The Daily Mail reported on Valent's investigation into how bots and coordinated social media campaigns accelerated the collapse of First Republic Bank — a case study in disinformation as a financial weapon.
The Daily Mail reported on Valent's investigation into the role of bots and coordinated social media activity in the collapse of First Republic Bank — a case that demonstrated, with unusual clarity, how disinformation can act as an accelerant in financial crises.
First Republic Bank's difficulties in early 2023 were real: the institution faced genuine balance sheet pressures in a challenging rate environment. But our analysis found evidence that those underlying pressures were significantly amplified by a coordinated campaign of negative narratives on social media, designed to accelerate customer panic and precipitate the deposit outflows that ultimately proved fatal.
Bank runs have always been information events as much as financial ones. What changed in 2023 is the speed and scale at which negative sentiment can be manufactured and distributed. A coordinated network of accounts, posting across Twitter, Reddit, and financial discussion forums simultaneously, can create the impression of widespread alarm far faster than any communications team can respond.
In the First Republic case, we found accounts coordinating to amplify specific narratives about the bank's exposure to commercial real estate and its liquidity position. Many of these narratives were technically accurate in isolation but were assembled and amplified in a way designed to create a false picture of imminent collapse. The distinction between factual content and disinformation can be razor-thin: it lies not in the accuracy of individual claims but in the intent and coordination behind their selective amplification.

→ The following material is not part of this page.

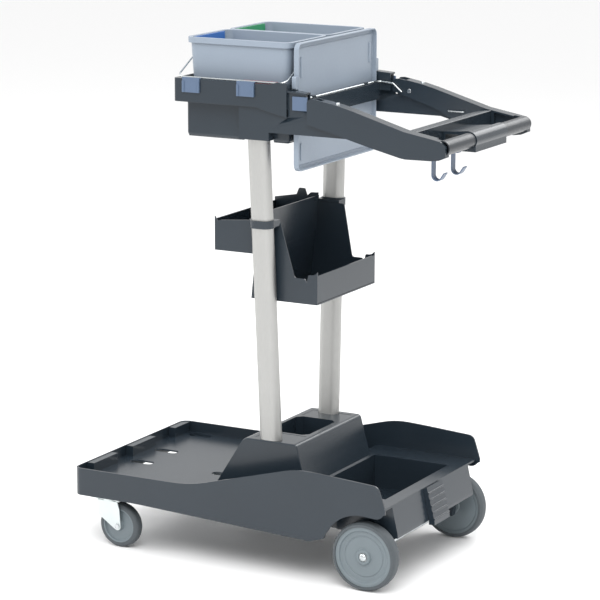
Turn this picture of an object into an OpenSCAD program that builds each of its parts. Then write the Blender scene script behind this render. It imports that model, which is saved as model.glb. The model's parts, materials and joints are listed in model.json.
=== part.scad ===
// Housekeeping cart: a wheeled tray base, two splayed columns, a bucket frame,
// a folding push handle that holds a waste bag, a lid, and a mid-height organiser.
// X runs along the cart towards the handle, Y across it, Z up. Millimetres.
// The origin is on the floor under the middle of the cart's overall length.

/* [Overall] */
// Length from the front of the base to the back of the grip
overall_length = 904; // [860:1:960]
// Width across the base
base_width = 480; // [440:1:520]
// Length of the base, front edge to rear face
base_length = 786; // [750:1:810]
// Height of the storage floor of the front tray
tray_floor_z = 152; // [146:1:160]
// Height of the console top that carries the columns
console_z = 275; // [262:1:290]
// Height of the middle of the grip
grip_z = 958; // [940:1:975]
// Height of the top edge of the bucket frame
frame_top_z = 1064; // [1050:1:1075]
// Height of the bucket rims
bucket_top_z = 1149; // [1140:1:1160]

/* [Base] */
// Wall thickness of the base moulding
base_wall = 4; // [3:0.5:5]
// Corner radius of the base in plan
base_corner_r = 22; // [14:1:28]
// Height of the front wall of the tray
front_wall_z = 176; // [170:1:182]
// Height of the highest point of the side walls
side_peak_z = 248; // [236:1:256]
// Distance from the front of the base to the columns
column_setback = 449; // [440:1:458]
// Width of the console at its top
console_width = 308; // [300:1:316]
// Length of the slots in the tray floor
slot_length = 60; // [40:1:70]
// Width of the slots in the tray floor
slot_width = 24; // [16:1:30]

/* [Wheels] */
// Radius of the rear wheels
rear_wheel_r = 75; // [70:1:78]
// Width of the rear tyres
rear_wheel_w = 32; // [26:1:34]
// Distance from the front of the base to the rear axle
rear_axle_setback = 726.5; // [715:0.5:735]
// Radius of the rear axle rod
axle_r = 6; // [5:0.5:7]
// Radius of the front caster wheels
caster_wheel_r = 50; // [46:1:52]
// Width of the front caster wheels
caster_wheel_w = 28; // [22:1:30]
// Distance from the front of the base to the caster pivots
caster_setback = 79; // [74:1:90]
// Distance of the caster pivots from the middle plane
caster_y = 207; // [196:1:208]
// Trail of the casters
caster_trail = 27; // [20:1:30]

/* [Columns] */
// Width of the column tube across the cart
column_w = 32; // [28:1:34]
// Depth of the column tube along the cart
column_d = 50; // [44:1:52]
// Wall of the column tube
column_wall = 2; // [1.5:0.5:3]
// Distance of each column from the middle plane at the console top
column_y = 134.7; // [130:0.1:137]
// Outward splay of the columns in degrees
column_splay = 3.35; // [3:0.05:3.5]
// Forward rake of the columns in degrees
column_rake = 0.72; // [0.4:0.02:0.9]

/* [Bucket frame] */
// Length of the bucket frame
frame_length = 275; // [270:1:285]
// Distance from the front of the base to the front of the bucket frame
frame_setback = 252; // [246:1:256]
// Half width of the bucket frame
frame_half_w = 212; // [210:1:214]
// Depth of the side of the bucket frame
frame_depth = 50; // [44:1:54]
// Wall thickness of the upper mouldings
frame_wall = 4; // [3:0.5:5]
// Height of the underside of the bucket tub
tub_bottom_z = 937; // [930:1:945]

/* [Buckets] */
// Length of a bucket across its rim
bucket_length = 254; // [248:1:256]
// Width of a bucket across its rim
bucket_width = 178; // [172:1:180]
// Taper of a bucket at each end and side over its height
bucket_taper = 8; // [5:1:12]
// Wall of a bucket
bucket_wall = 2.5; // [2:0.5:3.5]
// Radius of the bucket bail wire
bail_r = 2; // [1.5:0.25:2.5]

/* [Lid] */
// Height of the lid panel as it stands in its slot
lid_height = 271; // [262:1:275]
// Width of the lid panel
lid_width = 362; // [350:1:364]
// Thickness of the lid across its rim
lid_depth = 11.5; // [10:0.5:12]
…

The First Republic case has become a reference point in our work with financial sector clients. It illustrates that the threat from coordinated disinformation is not hypothetical or exceptional — it is a feature of the current environment that any institution with a public profile needs to account for in its risk framework.
Ariadne's monitoring capabilities are well-suited to this threat model: continuous surveillance of narrative patterns around an institution, with early warning signals when coordination behaviour begins to emerge. In a bank run scenario, the gap between early warning and crisis can be measured in hours. That gap is where intelligence creates value.